The songs pull me away from the mundane. It’s not like the subject matter is lofty or sentimental, but the sounds and the matter-of-fact vocal delivery of some really thought-provoking ideas have the ability to pull me out of the muck in a way…I don’t know, in a really comforting way. It’s reassuring, like a great children’s book is reassuring to an adult. I just get the feeling Shel Silverstein would love this album. It comes off whimsical in its detours,  even when I know it’s anything but, and I love that about Panorama.

To hear or purchase Panorama, go to Birds & Batteries website.

* If my biggest complaint is going to Costco once a week, then I am one lucky turd.

Phil Lang is the Director of Music Operations at BAMM.tv (Beta). BAMM.tv curates, produces, and globally distributes performance video content of the best unknown artists. Built by musicians for musicians, BAMM.tv shares net profits 50/50 with the artist through a fair share arrangement that benefits everyone. For more information, email [email protected].

Comments

  1. […] the full article here, buy Panorama immediately, then listen to Sempert’s latest at […]

  2. My favorite local band by FAR. Amazing amazing songs. I want them to be known far and wide…

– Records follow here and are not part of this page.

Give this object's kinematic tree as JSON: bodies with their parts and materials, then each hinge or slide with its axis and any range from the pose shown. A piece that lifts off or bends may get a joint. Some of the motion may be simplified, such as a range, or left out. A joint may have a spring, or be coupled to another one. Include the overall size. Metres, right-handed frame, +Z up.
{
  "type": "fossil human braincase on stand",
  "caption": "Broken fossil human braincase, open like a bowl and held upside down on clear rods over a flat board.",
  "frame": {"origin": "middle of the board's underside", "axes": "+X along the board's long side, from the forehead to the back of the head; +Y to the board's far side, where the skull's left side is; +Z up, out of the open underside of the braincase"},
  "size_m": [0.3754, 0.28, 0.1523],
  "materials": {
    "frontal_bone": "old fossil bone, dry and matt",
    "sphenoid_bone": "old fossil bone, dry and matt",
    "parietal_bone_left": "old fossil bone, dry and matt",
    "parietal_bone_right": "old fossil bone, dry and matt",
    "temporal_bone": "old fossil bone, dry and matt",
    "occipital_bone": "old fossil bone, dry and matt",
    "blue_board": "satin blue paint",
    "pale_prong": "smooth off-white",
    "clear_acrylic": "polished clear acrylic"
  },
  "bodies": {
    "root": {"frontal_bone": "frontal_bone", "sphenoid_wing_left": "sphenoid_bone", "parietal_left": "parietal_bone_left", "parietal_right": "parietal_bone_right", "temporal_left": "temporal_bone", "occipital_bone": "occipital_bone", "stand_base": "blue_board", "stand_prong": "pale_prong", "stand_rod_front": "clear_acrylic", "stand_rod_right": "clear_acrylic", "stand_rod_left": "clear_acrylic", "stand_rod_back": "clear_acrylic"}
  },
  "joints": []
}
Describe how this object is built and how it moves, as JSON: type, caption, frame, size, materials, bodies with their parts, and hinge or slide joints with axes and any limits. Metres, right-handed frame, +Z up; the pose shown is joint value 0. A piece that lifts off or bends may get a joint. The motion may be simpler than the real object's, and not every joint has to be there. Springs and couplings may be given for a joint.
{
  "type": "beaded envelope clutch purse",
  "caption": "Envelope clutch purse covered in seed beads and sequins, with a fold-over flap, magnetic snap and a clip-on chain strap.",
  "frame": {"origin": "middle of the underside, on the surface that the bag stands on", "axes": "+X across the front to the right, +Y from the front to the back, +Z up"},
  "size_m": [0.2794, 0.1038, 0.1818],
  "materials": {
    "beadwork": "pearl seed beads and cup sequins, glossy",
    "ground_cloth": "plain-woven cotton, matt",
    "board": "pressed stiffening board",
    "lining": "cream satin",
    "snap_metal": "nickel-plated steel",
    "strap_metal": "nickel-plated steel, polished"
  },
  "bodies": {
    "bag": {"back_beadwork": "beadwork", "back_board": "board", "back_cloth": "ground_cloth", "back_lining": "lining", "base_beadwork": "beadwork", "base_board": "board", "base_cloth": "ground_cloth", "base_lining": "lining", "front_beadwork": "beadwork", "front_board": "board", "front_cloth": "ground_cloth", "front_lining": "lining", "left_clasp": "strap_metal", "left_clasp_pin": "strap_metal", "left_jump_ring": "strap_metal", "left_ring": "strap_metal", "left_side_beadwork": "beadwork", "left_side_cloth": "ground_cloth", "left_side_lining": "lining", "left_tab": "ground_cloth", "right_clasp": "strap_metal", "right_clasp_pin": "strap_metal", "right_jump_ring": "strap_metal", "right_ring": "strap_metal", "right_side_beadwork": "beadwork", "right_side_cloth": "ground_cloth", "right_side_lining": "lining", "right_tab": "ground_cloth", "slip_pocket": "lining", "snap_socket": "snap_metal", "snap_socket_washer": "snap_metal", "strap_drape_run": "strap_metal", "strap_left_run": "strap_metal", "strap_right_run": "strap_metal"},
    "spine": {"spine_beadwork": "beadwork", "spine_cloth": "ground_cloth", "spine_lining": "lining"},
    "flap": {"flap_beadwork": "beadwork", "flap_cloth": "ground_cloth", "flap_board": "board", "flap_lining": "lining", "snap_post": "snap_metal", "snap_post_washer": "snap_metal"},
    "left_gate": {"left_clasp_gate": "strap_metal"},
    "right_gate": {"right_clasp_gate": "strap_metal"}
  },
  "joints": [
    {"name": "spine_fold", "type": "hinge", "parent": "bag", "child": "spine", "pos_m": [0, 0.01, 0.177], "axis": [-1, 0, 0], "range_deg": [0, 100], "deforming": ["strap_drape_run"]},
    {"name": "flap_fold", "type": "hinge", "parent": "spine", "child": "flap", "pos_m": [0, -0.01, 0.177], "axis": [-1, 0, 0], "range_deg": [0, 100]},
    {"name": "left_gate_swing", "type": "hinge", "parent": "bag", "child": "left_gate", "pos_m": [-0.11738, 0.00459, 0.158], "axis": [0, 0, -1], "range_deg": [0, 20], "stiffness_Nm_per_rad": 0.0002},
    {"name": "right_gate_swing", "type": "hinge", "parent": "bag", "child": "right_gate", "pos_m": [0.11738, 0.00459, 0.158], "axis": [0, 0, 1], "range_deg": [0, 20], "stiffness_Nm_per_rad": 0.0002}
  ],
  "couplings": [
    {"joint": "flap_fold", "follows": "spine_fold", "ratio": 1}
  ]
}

  3. Thanks Annie and Fernando! Wanted to mention to everyone that we are playing a free set at Rock Make Music Art & Street Festival on Sept 17 at 530pm. Cheers!

  4. Fernando Estrada August 30, 2011 at 2:37 pm

    Great article! I also think that Birds & Batteries is one of the most talented bands in the Bay Area.

  5. thanks for the article & the premise of the blog. I love Birds & Batteries too and I think when the chaos settles, the bands that are screaming ahead out of blind ambition will be lost, and bands like this that are making gorgeous music will be the ones left standing and remembered.